Print every line of the listing exactly, please.

+++ Dataset excerpt +++

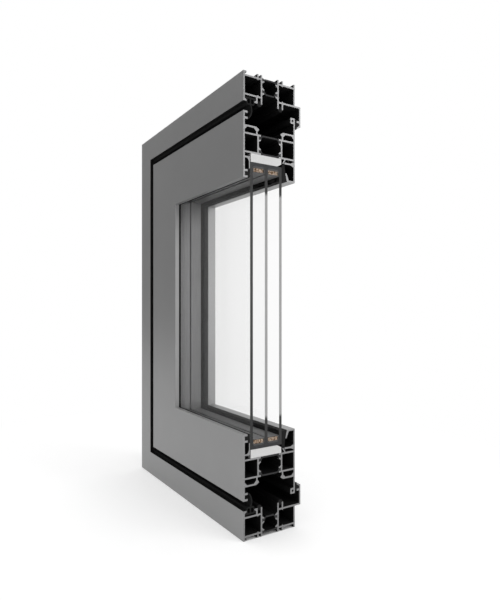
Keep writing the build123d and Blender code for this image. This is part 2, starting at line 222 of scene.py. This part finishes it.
def new_finish(name, colour, roughness, metallic=0.0, specular=0.5):
    """A material of one colour, roughness and gloss, with its node tree and its shader."""
    material = bpy.data.materials.new(name)
    material.use_nodes = True
    shader = material.node_tree.nodes["Principled BSDF"]
    shader.inputs["Base Color"].default_value = (*colour, 1.0)
    shader.inputs["Roughness"].default_value = roughness
    shader.inputs["Metallic"].default_value = metallic
    shader.inputs["Specular IOR Level"].default_value = specular
    return material, material.node_tree, shader


def object_noise(tree, scale, detail=3.0, stretch=(1.0, 1.0, 1.0)):
    """A noise pattern on the object's own coordinates, stretched along its axes."""
    place = tree.nodes.new("ShaderNodeTexCoord")
    mapping = tree.nodes.new("ShaderNodeMapping")
    mapping.inputs["Scale"].default_value = stretch
    noise = tree.nodes.new("ShaderNodeTexNoise")
    noise.inputs["Scale"].default_value = scale
    noise.inputs["Detail"].default_value = detail
    tree.links.new(place.outputs["Object"], mapping.inputs["Vector"])
    tree.links.new(mapping.outputs["Vector"], noise.inputs["Vector"])
    return noise.outputs["Fac"]


def combine(tree, operation, first, second):
    """The result of a maths node fed by two sockets, or by a socket and a number."""
    node = tree.nodes.new("ShaderNodeMath")
    node.operation = operation
    for socket, value in zip(node.inputs, (first, second)):
        if isinstance(value, float):
            socket.default_value = value
        else:
            tree.links.new(value, socket)
    return node.outputs[0]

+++

§ **Written response**:
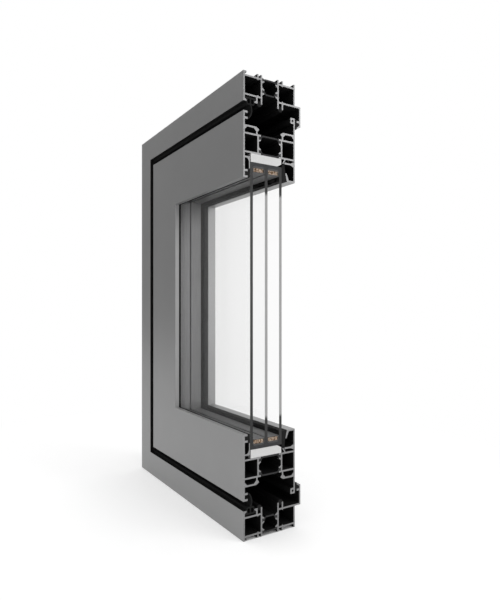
Keep writing the build123d and Blender code for this image. This is part 2, starting at line 222 of scene.py. This part finishes it.
def new_finish(name, colour, roughness, metallic=0.0, specular=0.5):
    """A material of one colour, roughness and gloss, with its node tree and its shader."""
    material = bpy.data.materials.new(name)
    material.use_nodes = True
    shader = material.node_tree.nodes["Principled BSDF"]
    shader.inputs["Base Color"].default_value = (*colour, 1.0)
    shader.inputs["Roughness"].default_value = roughness
    shader.inputs["Metallic"].default_value = metallic
    shader.inputs["Specular IOR Level"].default_value = specular
    return material, material.node_tree, shader


def object_noise(tree, scale, detail=3.0, stretch=(1.0, 1.0, 1.0)):
    """A noise pattern on the object's own coordinates, stretched along its axes."""
    place = tree.nodes.new("ShaderNodeTexCoord")
    mapping = tree.nodes.new("ShaderNodeMapping")
    mapping.inputs["Scale"].default_value = stretch
    noise = tree.nodes.new("ShaderNodeTexNoise")
    noise.inputs["Scale"].default_value = scale
    noise.inputs["Detail"].default_value = detail
    tree.links.new(place.outputs["Object"], mapping.inputs["Vector"])
    tree.links.new(mapping.outputs["Vector"], noise.inputs["Vector"])
    return noise.outputs["Fac"]


def combine(tree, operation, first, second):
    """The result of a maths node fed by two sockets, or by a socket and a number."""
    node = tree.nodes.new("ShaderNodeMath")
    node.operation = operation
    for socket, value in zip(node.inputs, (first, second)):
        if isinstance(value, float):
            socket.default_value = value
        else:
            tree.links.new(value, socket)
    return node.outputs[0]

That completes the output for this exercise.